The government says ghost guns are increasingly being found at crime scenes. The Department of Justice said police recovered more than 2,300 a month in early 2023, up from about 1,600 in 2021 and about 160 a month in 2017.
The ATF says it traces about 400,000 guns each year, though critics say that figure includes firearms that weren’t recovered at the scene of any crime.
In announcing the new change President Biden likened guns to an Ikea couch, saying even if it came in pieces and required assembly it was still a couch.
“It’s not hard to put together,” Mr. Biden said. “And, folks, a felon, a terrorist, a domestic abuser can go from a gun kit to a gun in as little as 30 minutes.”
The administration lost in the 5th U.S. Circuit Court of Appeals and asked the justices to overturn that ruling.
Mr. Biden has backing of gun crime victims, including Frank Blackwell and Bryan Muehlberger, each of whom lost a child in a 2019 school shooting in California involving a “ghost” gun.
Exact details are murky because the high school student shooter killed himself and the gun kit was apparently purchased by his father, a firearms aficionado who was also deceased by that point.
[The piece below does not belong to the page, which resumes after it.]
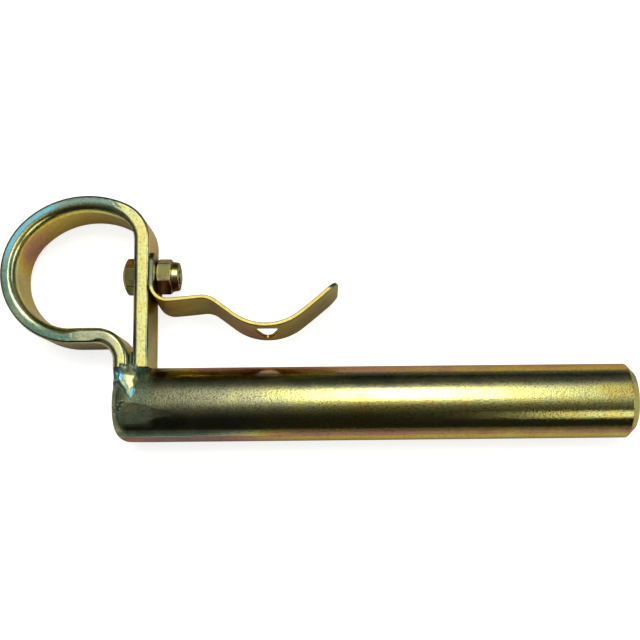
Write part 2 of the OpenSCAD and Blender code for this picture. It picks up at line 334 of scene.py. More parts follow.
def strip(shape, bend, thick, width, edges, spacing, half_width, half_thick, holes):
    """A flat blank with rounded edges and lipped holes, bent as a whole. Its section is a
    rectangle that half_width(s) and half_thick(s) narrow towards the ends. edges gives, as two
    functions of s, its rounding on the side of +h and on the side of -h. A hole is (s, w,
    outline(angle, grow), window half sizes): the grid of each flat is drawn aside from that
    window onto the outline, and a wall with round lips joins the two flats."""
    rows_at = [e for hole in holes for e in (hole[0] - hole[3][0], hole[0] + hole[3][0])]
    columns_at = [e for hole in holes for e in (hole[1] - hole[3][1], hole[1] + hole[3][1])]
    s = marks(0, bend.length, spacing,
              rows_at + end_marks() + [bend.length - e for e in end_marks()])

    def flat(edge):
        """Shares of one flat at which its columns lie, true to size at the first hole."""
        reach = width / 2 - edge(holes[0][0])
        return marks(-reach, reach, spacing, columns_at + [0.08 - reach, reach - 0.08]) / reach

    upper, lower = flat(edges[0]), flat(edges[1])[::-1]
    ones, quarter, level = np.ones, np.linspace(0, math.pi / 2, 8), np.linspace(1, -1, 5)[1:-1]
    # each column of the section: its share of the flats, and its part of the corners' rounding.
    # A corner has 8 points, and a side has 3 between its corners
    across = np.concatenate([upper[:-1], ones(8), ones(3), ones(8),
                             lower[1:-1], -ones(8), -ones(3), -ones(8)])
    across_r = np.concatenate([0 * upper[:-1], np.sin(quarter), ones(3), np.cos(quarter),
                               0 * lower[1:-1], -np.sin(quarter), -ones(3), -np.cos(quarter)])
    off = np.concatenate([ones(len(upper) - 1), ones(8), level, -ones(8), -ones(len(lower) - 2),
                          -ones(8), -level, ones(8)])
    off_r = np.concatenate([ones(len(upper) - 1), np.cos(quarter), 0 * level, -np.sin(quarter),
                            -ones(len(lower) - 2), -np.cos(quarter), 0 * level, np.sin(quarter)])
    s_grid = np.repeat(s[:, None], len(across), axis=1)
    upper_r, lower_r = edges[0](s_grid), edges[1](s_grid)
    radius = np.where(off > 0, upper_r, lower_r)
    # columns that pass a hole keep their place, and those beyond them give way at a narrow end
    at_hole = np.full_like(s_grid, holes[0][0])
    reach = width / 2 - np.where(off > 0, edges[0](at_hole), edges[1](at_hole))
    held = max(abs(hole[1]) + hole[3][1] for hole in holes)
    share = np.maximum(np.abs(across) * reach - held, 0) / (reach - held)
    from_middle = np.minimum(np.abs(across) * reach, held) + share * (half_width(s_grid) - radius - held)
    w_grid = np.sign(across) * from_middle + across_r * radius
    above = (1 + off) / 2 * (half_thick(s_grid) - upper_r)
    below = (1 - off) / 2 * (half_thick(s_grid) - lower_r)
    h_grid = above - below + off_r * radius
    on_flat = np.abs(off_r) == 1
    keep = np.ones((len(s) - 1, len(across)), bool)
    for centre_s, centre_w, shape_of, window in holes:
        across_hole = (w_grid - centre_w) / window[1]
        along_hole = (s_grid - centre_s) / window[0]
        # 1 on the window's border. The grid is drawn onto the outline there, and less and less
        # so out to 1.9
        ring = np.maximum(np.abs(across_hole), np.abs(along_hole))
        angle = np.arctan2(across_hole, along_hole)
        drawn = np.where(on_flat, 1 - smooth((ring - 1) / 0.9), 0)
        to_s, to_w = shape_of(angle, LIP_R)
        s_grid = s_grid + drawn * (centre_s + to_s * np.maximum(ring, 0.999) - s_grid)
        w_grid = w_grid + drawn * (centre_w + to_w * np.maximum(ring, 0.999) - w_grid)
        inside = (ring < 1 + 1e-6) & on_flat
        corners = inside & np.roll(inside, -1, axis=1)
        keep &= ~(corners[:-1] & corners[1:])
        angles = np.sort(angle[(np.abs(ring - 1) < 1e-6) & (off_r == 1) & on_flat])
        lip = np.linspace(0, math.pi / 2, 5)
        grow = np.concatenate([LIP_R * (1 - np.sin(lip)), LIP_R * (1 - np.cos(lip))])
        depth = thick / 2 - np.concatenate([LIP_R * (1 - np.cos(lip)), thick - LIP_R * (1 - np.sin(lip))])
        wall_s, wall_w = shape_of(angles[None, :], grow[:, None])
        wall = [centre_s + wall_s, centre_w + wall_w, np.repeat(depth[:, None], len(angles), 1)]
        shape.add(bend(*wall), wrap=True, blank=np.stack(wall, -1))
    shape.add(bend(s_grid, w_grid, h_grid), wrap=True, keep=keep,
              blank=np.stack([s_grid, w_grid, h_grid], -1))
    for row in (0, -1):
        middle = np.array([s_grid[row], 0 * w_grid[row], 0 * h_grid[row]])
        fan = np.stack([[s_grid[row], w_grid[row], h_grid[row]], middle])
        shape.add(bend(fan[:, 0], fan[:, 1], fan[:, 2]), wrap=True, blank=np.moveaxis(fan, 1, -1))


def end_marks():
    """Distances from an end of a strip at which its rounding is sampled."""
    edge = LEAF_END_R * (1 - np.cos(np.linspace(0, math.pi / 2, 5)))
    corner = LEAF_CORNER_R * (1 - np.cos(np.linspace(0.3, math.pi / 2, 12)))
    return [float(d) for d in np.concatenate([edge, corner])[1:]]


def rounding(distance, radius):
    """How much a quarter round takes off at a distance from the end."""
    d = np.clip(radius - distance, 0, radius)
    return radius - np.sqrt(radius ** 2 - d ** 2)


def round_hole(radius):
    """Outline of a round hole, grown by an amount."""
    return lambda angle, grow: ((radius + grow) * np.cos(angle), (radius + grow) * np.sin(angle))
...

Mr. Blackwell and Mr. Muehlberger warned the justices of horrifying consequences should the Biden administration lose the case.
“An increasingly internet-literate generation of children will be able to buy DIY ghost guns online,” they argued in their brief. “And a concrete step taken to slow the epidemic of childhood firearm deaths will be replaced with a regime in which children can order these deadly weapons to their doorsteps — the regime under which Gracie and Dominic were killed.”
Experts, though, questioned the value of registration numbers in the first place.
John R. Lott Jr., president of the Crime Prevention Research Center, said it’s rare that guns are left at the scene of crimes unless the shooter was killed or seriously injured — in which case it’s not so important to trace the purchase anyway. When others do leave guns behind they usually aren’t registered to the perpetrator.
Mr. Lott said registration is “only useful for confiscating guns.”